Provided data
........
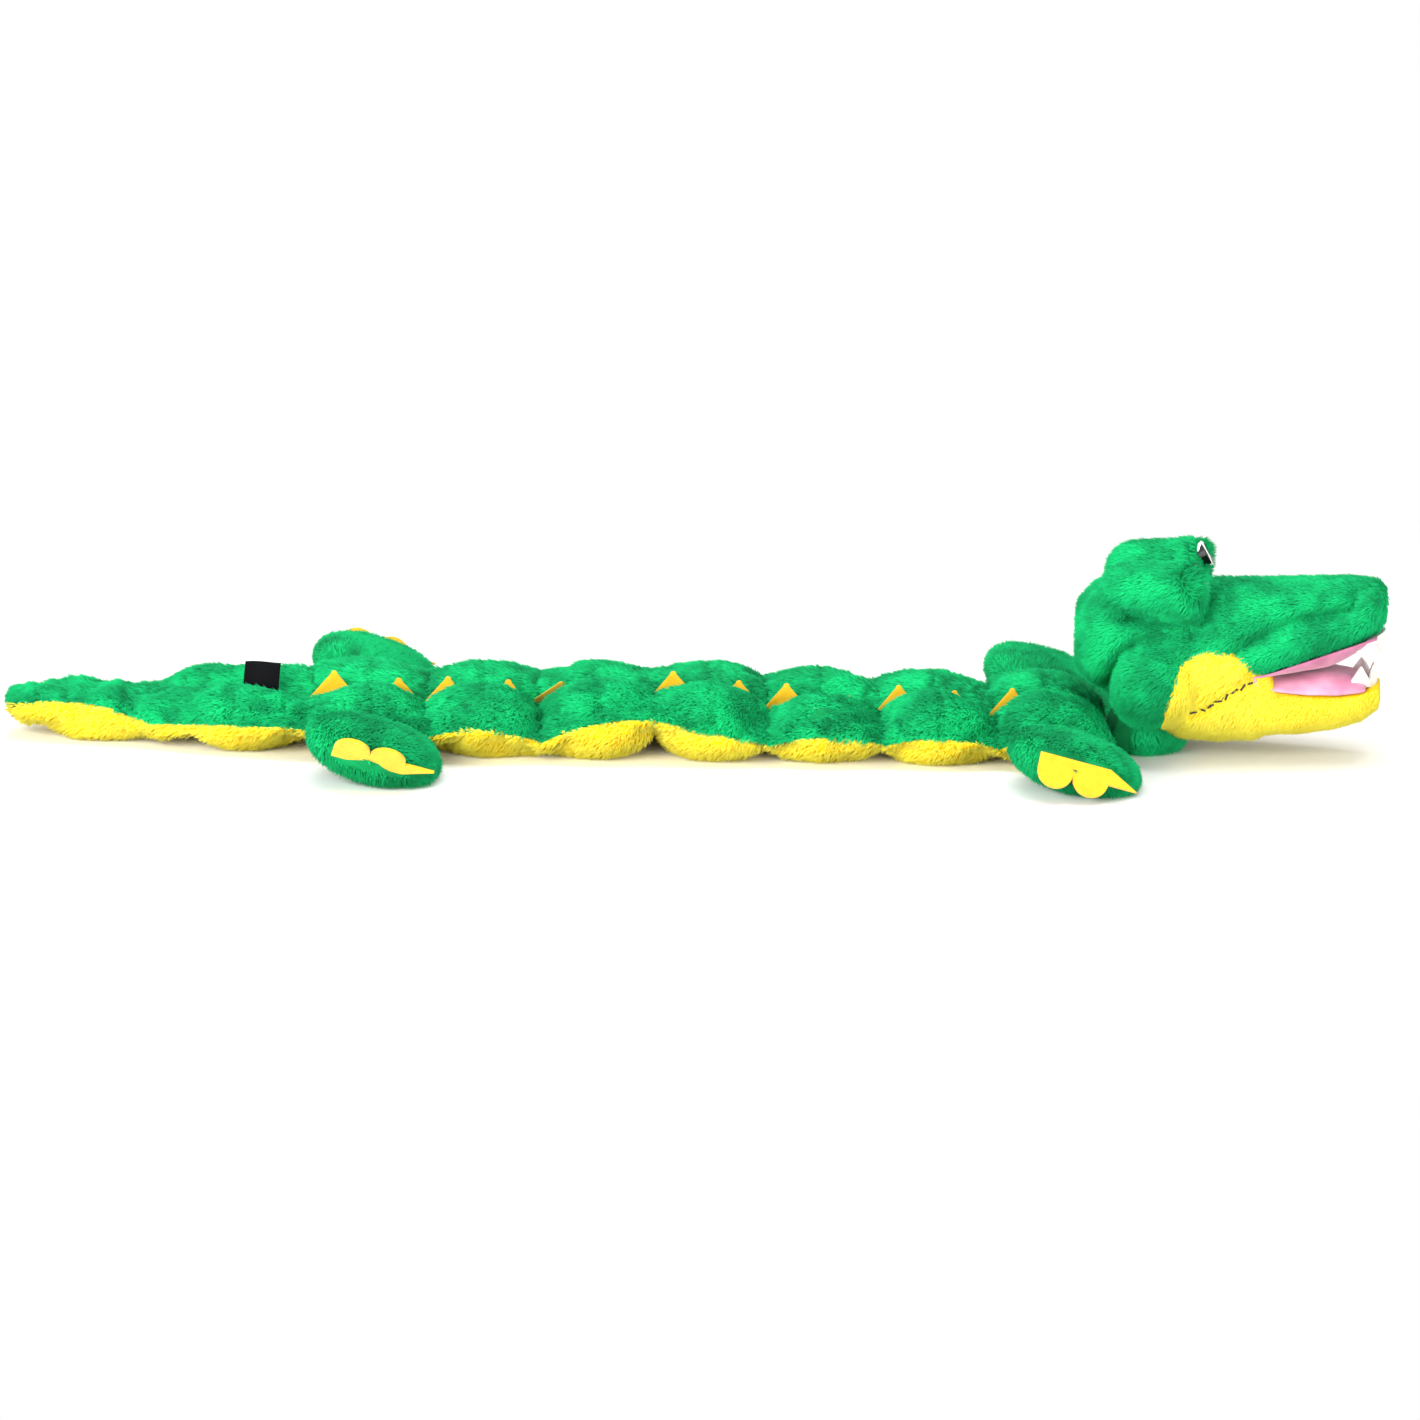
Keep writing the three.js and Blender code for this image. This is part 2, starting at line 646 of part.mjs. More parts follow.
// The whole upper head with its brows, cheeks and nostrils
function headForm() {
  let form = headSkin(
    HEAD_SECTION_shares,
    [HEAD_BACK_X, 0, headZ(HEAD_BACK_share)],
    [SNOUT_TIP_X, 0, headZ(HEAD_FRONT_share)],
  );
  const browZ = HEAD_HEIGHT - BROW_HEIGHT / 2;
  const cheekZ = CHEEK_BOTTOM + CHEEK_HEIGHT / 2;
  for (const side of [-1, 1]) {
    form = form
      .add(
        ellipsoid(BROW_LENGTH, BROW_WIDTH, BROW_HEIGHT, BULGE_SIDES).translate([
          headX(BROW_PLACE_share),
          (side * BROW_SPREAD) / 2,
          browZ,
        ]),
      )
      .add(
        ellipsoid(CHEEK_LENGTH, CHEEK_WIDTH, CHEEK_HEIGHT, BULGE_SIDES).translate([
          headX(CHEEK_PLACE_share),
          (side * CHEEK_SPREAD) / 2,
          cheekZ,
        ]),
      )
      .add(
        ellipsoid(NOSTRIL_SIZE, NOSTRIL_SIZE, NOSTRIL_SIZE, 8).translate([
          headX(NOSTRIL_PLACE_share),
          (side * NOSTRIL_SPREAD) / 2,
          headZ(NOSTRIL_HEIGHT_share),
        ]),
      );
  }
  return form;
}

function chestProfile(clearance) {
  const r = CHEST_RADIUS;
  const h = CHEST_HEIGHT;
  if (clearance) {
    const wide = (r + clearance) / Math.cos(Math.PI / CHEST_SIDES);
    return [[0, -OVERRUN], [wide, -OVERRUN], [wide, h + clearance], [0, h + clearance]];
  }
  return [[0, 0], [r * 0.75, 0], [r, h * 0.3], [r, h * 0.65], [r * 0.7, h], [0, h]];
}

function addChest(group) {
  const z = seamZ(ROWS);
  const far = TURN_X + CHEST_RADIUS + OVERRUN;
  const high = CHEST_HEIGHT + OVERRUN;
  const room = sideSolid(
    [
      [NECK_X + GAP / 2, z],
      [NECK_X + GAP / 2 + (z + OVERRUN) * FOLD_SLOPE, -OVERRUN],
      [far, -OVERRUN],
      [far, high],
      [NECK_X + GAP / 2 + (high - z) * FOLD_SLOPE, high],
    ],
    3 * CHEST_RADIUS,
  );
  const drum = turnedSolid(chestProfile(0), CHEST_SIDES).translate([TURN_X, 0, 0]);
  addPiece(group, "chest", drum.intersect(room), greenPlush);
}

// A side view outline grown by a distance
function grown(outline, distance) {
  return outline.map(([x, z], k) => {
    const [px, pz] = outline[(k + outline.length - 1) % outline.length];
    const [nx, nz] = outline[(k + 1) % outline.length];
    const along = new THREE.Vector2(nx - px, nz - pz).normalize();
    return [x - along.y * distance, z + along.x * distance];
  });
}

// The mouth's roof and floor are planes through its corner: their slopes, and a placing matrix
const roofAngle = Math.atan2(LIP_HEIGHT - MOUTH_HEIGHT, MOUTH_DEPTH);
const floorAngle = Math.atan2(JAW_HEIGHT - MOUTH_HEIGHT, MOUTH_DEPTH);
const mouthFrame = (angle) =>
  new THREE.Matrix4()
    .makeTranslation(MOUTH_X, 0, MOUTH_HEIGHT)
    .multiply(new THREE.Matrix4().makeRotationY(-angle)).elements;

// A lining sheet with a round front, on one side of a mouth plane
function lining(angle, face, radius) {
  const start = LINING_SETBACK;
  const end = MOUTH_DEPTH / Math.cos(angle) - UPPER_TEETH_RADIUS - TEETH_SETBACK;
  const wide = (HEAD_WIDTH / 2) * 0.62;
  const shape = new THREE.Shape();
  shape.moveTo(start, -wide);
  shape.lineTo(end, -radius);
  shape.absarc(end, 0, radius, -Math.PI / 2, Math.PI / 2, false);
  shape.lineTo(start, wide);
  const low = face > 0 ? GAP : -GAP - LINING;
  return planSolid(shape, LINING).translate([0, 0, low]).transform(mouthFrame(angle));
}

// A zigzag strip of felt teeth round the front of a jaw
function teeth(angle, face, radius) {
  const steps = 2 * TEETH_PER_JAW;
  const centre = MOUTH_DEPTH / Math.cos(angle) - UPPER_TEETH_RADIUS - TEETH_SETBACK;
  const sheet = (r) => (i, j) => {
    const turn = TOOTH_ARC * (i / steps - 1 / 2);
    const length = j ? (i % 2 ? TOOTH_LENGTH : TOOTH_BAND) : 0;
    const x = centre + r * Math.cos(turn) + face * length * Math.sin(angle);
    return [x, r * Math.sin(turn), face * (GAP + length * Math.cos(angle))];
  };
  return sheetSolid(steps, 1, sheet(radius + FELT / 2), sheet(radius - FELT / 2)).transform(
    mouthFrame(angle),
  );
}

// An eye, its flat back sunk in the brow, and the socket that holds it
function eye(side, clearance) {
  const r = EYE_DIAMETER / 2 + clearance;
  const back = -EYE_SUNK - clearance;
  const dome = turnedSolid(
    [
      [0, back],
      [r, back],
      [r, 0],
      [r * 0.8, (EYE_DEPTH - EYE_SUNK) * 0.7 + clearance],
      [0, EYE_DEPTH - EYE_SUNK + clearance],
    ],
    16,
  );
  const place = new THREE.Matrix4()
    .makeTranslation(
      headX(BROW_PLACE_share) + (BROW_LENGTH / 2) * Math.cos(EYE_TILT),
      (side * BROW_SPREAD) / 2,
      HEAD_HEIGHT - BROW_HEIGHT / 2 + (BROW_HEIGHT / 2) * Math.sin(EYE_TILT),
    )
    .multiply(new THREE.Matrix4().makeRotationY(Math.PI / 2 - EYE_TILT));
  return dome.transform(place.elements);
}

// The head's own group, turned about the axis of the neck
function turnedHead(group) {
  const turn = new THREE.Group();
  turn.position.set(TURN_X, 0, 0);
  turn.rotation.z = -HEAD_TURN;
  const head = new THREE.Group();
  head.position.set(-TURN_X, 0, 0);
  turn.add(head);
  group.add(turn);
  return head;
}

function addHead(group) {
  const across = HEAD_WIDTH + OVERRUN;
  const far = SNOUT_TIP_X + OVERRUN;
  const reach = MOUTH_DEPTH + OVERRUN;
  const roof = MOUTH_HEIGHT + reach * Math.tan(roofAngle);
  const floor = MOUTH_HEIGHT + reach * Math.tan(floorAngle);
  const notch = (MOUTH_HEIGHT + OVERRUN) * JAW_NOTCH_SLOPE;
  const mouth = sideSolid(
    [[MOUTH_X, MOUTH_HEIGHT], [MOUTH_X - notch, -OVERRUN], [far, -OVERRUN], [far, roof]],
    across,
  );
  const jawRoom = sideSolid(
    [
      [MOUTH_X + GAP, MOUTH_HEIGHT],
      [MOUTH_X + GAP + notch, -OVERRUN],
      [far, -OVERRUN],
      [far, floor],
    ],
    across,
  );
  const seam = [
    ...CHEEK_SEAM_shares.map(([along, up]) => [headX(along), headZ(up)]),
    [MOUTH_X, MOUTH_HEIGHT],
    [MOUTH_X + OVERRUN, MOUTH_HEIGHT - OVERRUN],
    [MOUTH_X + OVERRUN, -OVERRUN],
  ];
  const recess = turnedSolid(chestProfile(GAP), CHEST_SIDES).translate([TURN_X, 0, 0]);
  const form = headForm().subtract(mouth).subtract(recess);

  let crown = form.subtract(sideSolid(grown(seam, GAP), across));
  for (const side of [-1, 1]) crown = crown.subtract(eye(side, GAP));
  addPiece(group, "head_crown", crown, greenPlush);
  addPiece(group, "cheek_gusset", form.intersect(sideSolid(seam, across)), yellowPlush);
  addPiece(group, "eye_right", eye(-1, 0), eyePlastic);
  addPiece(group, "eye_left", eye(1, 0), eyePlastic);
  addPiece(group, "palate_lining", lining(roofAngle, -1, LOWER_TEETH_RADIUS), pinkLining);
  addPiece(group, "upper_teeth", teeth(roofAngle, -1, UPPER_TEETH_RADIUS), whiteFelt);

  const [frontAlong, frontUp] = JAW_FRONT_share;
  const [backAlong] = JAW_SECTION_shares[0];
  const jaw = headSkin(
    JAW_SECTION_shares,
    [headX(backAlong) - OVERRUN, 0, MOUTH_HEIGHT / 2],
    [headX(frontAlong), 0, headZ(frontUp)],
  );
  addPiece(group, "lower_jaw", jaw.intersect(jawRoom), yellowPlush);
  addPiece(group, "tongue_lining", lining(floorAngle, 1, LOWER_TEETH_RADIUS - 2 * FELT), pinkLining);
  addPiece(group, "lower_teeth", teeth(floorAngle, 1, LOWER_TEETH_RADIUS), whiteFelt);
}

const toy = new THREE.Group();
addTail(toy);
for (let i = 0; i < ROWS; i++) addRow(toy, i);
addLegs(toy);
addChest(toy);
addHead(turnedHead(toy));

export default toy;
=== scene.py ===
"""Looks of a squeaky alligator dog toy: long-pile plush pockets, legs, tail and head with felt
spikes, claws and teeth, a knitted mouth lining, closing stitches and a blank woven label."""

import json
import math

import bmesh
import bpy
import numpy as np
from mathutils import Matrix, Vector, noise
from mathutils.bvhtree import BVHTree


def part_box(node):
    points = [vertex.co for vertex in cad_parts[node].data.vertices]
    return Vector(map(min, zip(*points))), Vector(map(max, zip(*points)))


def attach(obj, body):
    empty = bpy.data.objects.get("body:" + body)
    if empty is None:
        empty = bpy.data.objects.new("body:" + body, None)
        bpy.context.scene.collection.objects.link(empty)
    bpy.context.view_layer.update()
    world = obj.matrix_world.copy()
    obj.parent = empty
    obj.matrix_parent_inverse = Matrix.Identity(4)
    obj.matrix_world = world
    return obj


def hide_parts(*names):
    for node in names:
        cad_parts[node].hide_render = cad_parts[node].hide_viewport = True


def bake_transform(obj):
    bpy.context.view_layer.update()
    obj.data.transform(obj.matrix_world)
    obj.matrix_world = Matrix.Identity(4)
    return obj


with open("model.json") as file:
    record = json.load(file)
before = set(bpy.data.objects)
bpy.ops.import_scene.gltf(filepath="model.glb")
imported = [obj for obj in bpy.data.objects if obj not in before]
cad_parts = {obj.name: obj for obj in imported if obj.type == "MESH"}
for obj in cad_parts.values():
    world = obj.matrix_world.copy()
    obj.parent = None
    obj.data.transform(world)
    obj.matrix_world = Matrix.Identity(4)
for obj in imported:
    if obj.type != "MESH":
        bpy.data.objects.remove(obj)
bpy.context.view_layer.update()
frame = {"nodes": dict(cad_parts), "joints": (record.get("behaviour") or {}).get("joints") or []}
scene = bpy.context.scene

MM = 0.001

# Pile: tufts of polyester plush, drawn thicker than single fibres so that they show
PILE_LENGTH = 5.5
PILE_WIDTH = 1.3
PILE_LEAN = math.radians(54)
PILE_DENSITY = 1.25  # tufts a square millimetre
UNDERSIDE_DENSITY = 0.6
FLOOR_CLEARANCE = 0.4
CLOTH_SHARE = 0.2  # of the bake map, the rest is for the tufts
TUFT_SHARE = 0.8  # of a tuft's own square in that map, the rest is margin
TUFT_STRAY = 0.22
NAP_SHARE = 0.65  # how far a tuft is shaded as the cloth under it is
BARE = 0.05  # no tufts where the pile is lower than this share
CLOTH_INSET = 3.2  # the pile's tips reach the solid's surface
RIM_INSET = CLOTH_INSET * 0.6
LEG_INSET = CLOTH_INSET * 0.7
BELLY_INSET = CLOTH_INSET * 0.35

# The body's seams lie where its joints fold it
JOINTS = {joint["name"]: np.array(joint["pos_m"]) / MM for joint in frame["joints"]}
ROW_SEAMS = [JOINTS[name][[0, 2]] for name in (
    "fold_tail_base", "fold_2_1", "fold_3_2", "fold_4_3",
    "fold_4_5", "fold_5_6", "fold_6_7", "neck_fold")]
ROWS = len(ROW_SEAMS) - 1
TAIL_SEAM = JOINTS["fold_tail_tip"][[0, 2]]
TURN_X = JOINTS["head_turn"][0]


def box_mm(node):
    return [np.array(corner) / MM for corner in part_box(node)]


def vectors(x, y, z):
    return np.stack(np.broadcast_arrays(x, y, z), axis=-1)


def axes(points):
    return np.moveaxis(np.asarray(points, float), -1, 0)


def lerp(a, b, t):
    return a + (b - a) * t


def falloff(distance, width):
    return np.exp(-((distance / width) ** 2))


def eased(steps):
    """Places from 0 to 1, closer together at both ends."""
    return (1 - np.cos(np.linspace(0, np.pi, steps + 1))) / 2


def table_at(table, places):
    """A table's further columns, read off where its first one has these values."""
    first, *others = np.array(table).T
    return [np.interp(places, first, column) for column in others]


def ripple(points, size_mm, seed):
    """Smooth noise from -1 to 1 at each point."""
    offset = Vector((seed * 7.3, seed * 3.1, seed * 5.7))
    flat = np.asarray(points, float).reshape(-1, 3)
    values = [noise.noise(Vector(p / size_mm) + offset) for p in flat]
    return np.array(values).reshape(np.shape(points)[:-1])


def new_object(name, data):
    made = bpy.data.objects.new(name, data)
    scene.collection.objects.link(made)
    return made


def new_piece(name, points, edges, faces):
    """A mesh object from points in millimetres."""
    mesh = bpy.data.meshes.new(name)
    mesh.from_pydata(np.array(points) * MM, edges, faces)
    return new_object(name, mesh)


def surface_of(piece):
    """A piece as a tree that finds places on its surface, in metres."""
    return BVHTree.FromPolygons([piece.matrix_world @ v.co for v in piece.data.vertices],
                                [tuple(face.vertices) for face in piece.data.polygons])


# Node trees


def port(sockets, key):
    if isinstance(key, int):
        return sockets[key]
    return next(s for s in sockets if s.name == key and s.enabled)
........
What needs to be done
In the listing above, find the line with "const toy = new THREE.Group();" and the line with "obj.matrix_world = world", then print exactly those two lines and every line between them, and nothing more.

Answer for the task
const toy = new THREE.Group();
addTail(toy);
for (let i = 0; i < ROWS; i++) addRow(toy, i);
addLegs(toy);
addChest(toy);
addHead(turnedHead(toy));

export default toy;
=== scene.py ===
"""Looks of a squeaky alligator dog toy: long-pile plush pockets, legs, tail and head with felt
spikes, claws and teeth, a knitted mouth lining, closing stitches and a blank woven label."""

import json
import math

import bmesh
import bpy
import numpy as np
from mathutils import Matrix, Vector, noise
from mathutils.bvhtree import BVHTree


def part_box(node):
    points = [vertex.co for vertex in cad_parts[node].data.vertices]
    return Vector(map(min, zip(*points))), Vector(map(max, zip(*points)))


def attach(obj, body):
    empty = bpy.data.objects.get("body:" + body)
    if empty is None:
        empty = bpy.data.objects.new("body:" + body, None)
        bpy.context.scene.collection.objects.link(empty)
    bpy.context.view_layer.update()
    world = obj.matrix_world.copy()
    obj.parent = empty
    obj.matrix_parent_inverse = Matrix.Identity(4)
    obj.matrix_world = world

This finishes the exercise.